Professor Amanda Barnard has a long history with The Australian National University (ANU). In fact, three generations of her family are linked to ANU as scholars and academics - making ANU, and the people within it, an important part of her family’s life.
On Tuesday evening, 23 November, Professor Barnard’s ANU family paid tribute to her significant contributions with the Chancellor's award for Distinguished Contribution to the University.
As Head of the Rural Clinical School from 2004 -2018, and again from 2020 after a short retirement, Professor Barnard has led the delivery of medical education in rural settings.
She is also Associate Dean, Rural and Indigenous Health at ANU Medical School, ensuring the best learning opportunities and experience for medical students, and positive outcomes for the rural and remote communities in which these students study, undertake clinical placements and research.
“It has been a privilege to be part of building something almost from scratch. The beauty of the Rural Clinical School is that it’s small, agile and flexible in approach. It has meant we’ve been able to do medical education differently, like trying new models for clinical placements and tailoring the educational experience for our students and the communities in which they live and work for a year,” Professor Barnard explained.
Education is not the only area in which this talented leader has made a mark. As a general practitioner (GP), Professor Barnard supports the health and wellbeing of the people in rural Braidwood, NSW and surrounding areas, where she practices.
“The most satisfying thing about being a GP is the relationships that are formed with patients and their families. It can often be a life-long relationship, and over the years a huge amount of trust is built between both parties.”
Having completed her training at a time when gender inequity was far too common, Professor Barnard has dedicated much time and energy to improving gender issues and supporting women in medicine. Her involvement with the World Organisation of Family Doctors (WONCA) since 1998, is one of the roles where she has made a considerable impact in this area.
WONCA aims to help organisations that represent GPs (like the Royal Australian College of General Practitioners), and particularly organisations in less developed countries, to strengthen the role and the recognition of family medicine within their countries. The network includes 132 member organisations from 110 countries, with a membership of 500,000 family doctors.
As Chair of the WONCA Working Party on Women and Family Medicine from 2009 to 2013, Professor Barnard collaborated with female doctors from all over the world to achieve organisational change within WONCA and the development of gender equity standards for scientific meetings and conferences.
“The changes to the WONCA by-laws and the standards for meetings led to structural changes within the organisations that make up the WONCA network.
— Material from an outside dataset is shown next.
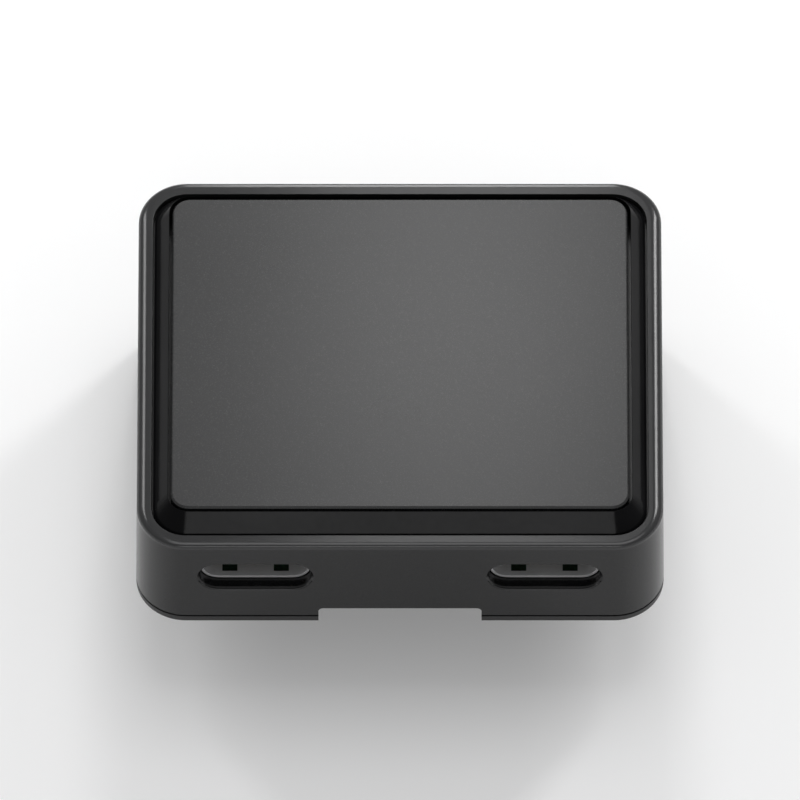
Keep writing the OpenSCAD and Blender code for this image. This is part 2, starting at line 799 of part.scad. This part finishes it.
// Quarter bend of the ribbon in the YZ plane, about its own centre
module ribbon_bend(start) {
    rotate([0, 0, start]) intersection() {
        difference() {
            circle(r = ribbon_r);
            circle(r = ribbon_r - ribbon_t);
        }
        square(ribbon_r + past);
    }
}

module link_ribbon() {
    z_low = z_plug_board;
    z_high = z_board - board_t;
    yc = ribbon_y - ribbon_r;
    color([0.75, 0.45, 0.12]) translate([-ribbon_w / 2, 0, 0]) rotate([90, 0, 90]) linear_extrude(height = ribbon_w) {
        translate([yc - ribbon_foot, z_low]) square([ribbon_foot, ribbon_t]);
        translate([yc, z_low + ribbon_r]) ribbon_bend(270);
        translate([ribbon_y - ribbon_t, z_low + ribbon_r]) square([ribbon_t, z_high - z_low - 2 * ribbon_r]);
        translate([yc, z_high - ribbon_r]) ribbon_bend(0);
        translate([yc - ribbon_foot, z_high - ribbon_t]) square([ribbon_foot, ribbon_t]);
    }
}

// Socket that grips one end of the ribbon: z of the board face, and the side it stands on
module link_socket(z, side) {
    color([0.85, 0.83, 0.76]) translate([0, y_link, z]) mirror([0, 0, side < 0 ? 1 : 0]) difference() {
        block([-link_x, slack - link_d / 2, 0], [link_x, link_d / 2, link_h]);
        block([-ribbon_w / 2 - slack, -slack, -past], [ribbon_w / 2 + slack, link_d, ribbon_t + slack]);
    }
}

module lower_link_socket() {
    link_socket(z_plug_board, 1);
}

module upper_link_socket() {
    link_socket(z_board - board_t, -1);
}

front_housing();
rear_cover();
hook_housing();
hook_cap();
bezel_frame();
front_panel();
panel_tape();
left_port_shell();
left_port_tongue();
left_port_contacts();
left_port_midplate();
right_port_shell();
right_port_tongue();
right_port_contacts();
right_port_midplate();
main_board();
controller_chip();
power_switch();
power_coil();
capacitors();
resistors();
plug_shell();
plug_insulator();
plug_contacts();
plug_springs();
plug_moulding();
plug_board();
link_ribbon();
lower_link_socket();
upper_link_socket();
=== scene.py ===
"""Looks of the two-port splitter adapter.

Procedural materials on the CAD nodes, soft studio light and a pale floor. Lengths are in metres.
"""

import math

import bpy
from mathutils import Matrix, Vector


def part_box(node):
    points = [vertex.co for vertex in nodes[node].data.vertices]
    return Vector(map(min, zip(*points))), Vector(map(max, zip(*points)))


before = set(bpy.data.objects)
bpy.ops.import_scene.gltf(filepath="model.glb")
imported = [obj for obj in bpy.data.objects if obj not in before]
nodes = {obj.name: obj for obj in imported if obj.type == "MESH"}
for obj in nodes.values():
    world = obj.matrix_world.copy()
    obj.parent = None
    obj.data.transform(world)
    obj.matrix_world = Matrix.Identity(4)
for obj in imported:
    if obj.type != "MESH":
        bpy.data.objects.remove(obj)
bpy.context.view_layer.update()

WHITE = (1.0, 1.0, 1.0)

# The Mix node's sockets for colours, which share their names with its other types
MIX_FACTOR = 0
MIX_FIRST = 6
MIX_SECOND = 7
MIX_RESULT = 2

# Most values of a noise texture lie between these
NOISE_LOW = 0.3
NOISE_HIGH = 0.7

COAT_ROUGH = 0.05
BEVEL_SAMPLES = 4


# Materials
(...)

This has opened opportunities for many female GPs allowing them to be involved in conferences, chair sessions and hold positions of leadership within their own organisations.”
“It’s sobering to learn about the gender equity challenges that some of these women doctors and their patients face in their countries. Knowing that the work we’ve collectively done to create change makes me very proud.”
For the outstanding contributions she has made to the organisation over the past 20 years, Professor Barnard will be recognised with a Fellowship award at this year’s WONCA Conference.
She’ll be in good company when she accepts the award and able to share the celebration with fellow Rural Clinical School colleague, Associate Professor Karen Flegg, who similarly will receive a Fellowship award for her exceptional service and dedication on the WONCA Executive, and as Editor of WONCA News.
Associate Professor Flegg, has also been announced as President-Elect and will take the reins of WONCA in October, 2023. Like Professor Barnard, she is setting her sights high and hopes to effect substantial change during her presidency.
“The vision of WONCA is to improve primary healthcare by supporting clinicians in general practice. If we can work towards achieving a family doctor for every family, we’ll be on the right track. Australia still has many communities where there is limited access to ongoing and consistent health care provided by a family doctor. We need to do better,” said Associate Professor Flegg.
ANU Medical School, Director, Professor Zsuzsoka Kecskes said, “We couldn’t be prouder of these amazing leaders and the contributions they make to ANU through their working relationships and networks.”
“Professor Barnard has been a role model to many female students and doctors over the years. Her work with organisations like the Australian Medical Council (AMC) where she is involved with several committees, the International Primary Care Respiratory Group (IPCRG), The Federation of Rural Australian Medical Educators (FRAME), and the National Asthma Council, to name just a few, demonstrate the reach, engagement and impact she has created during her career.”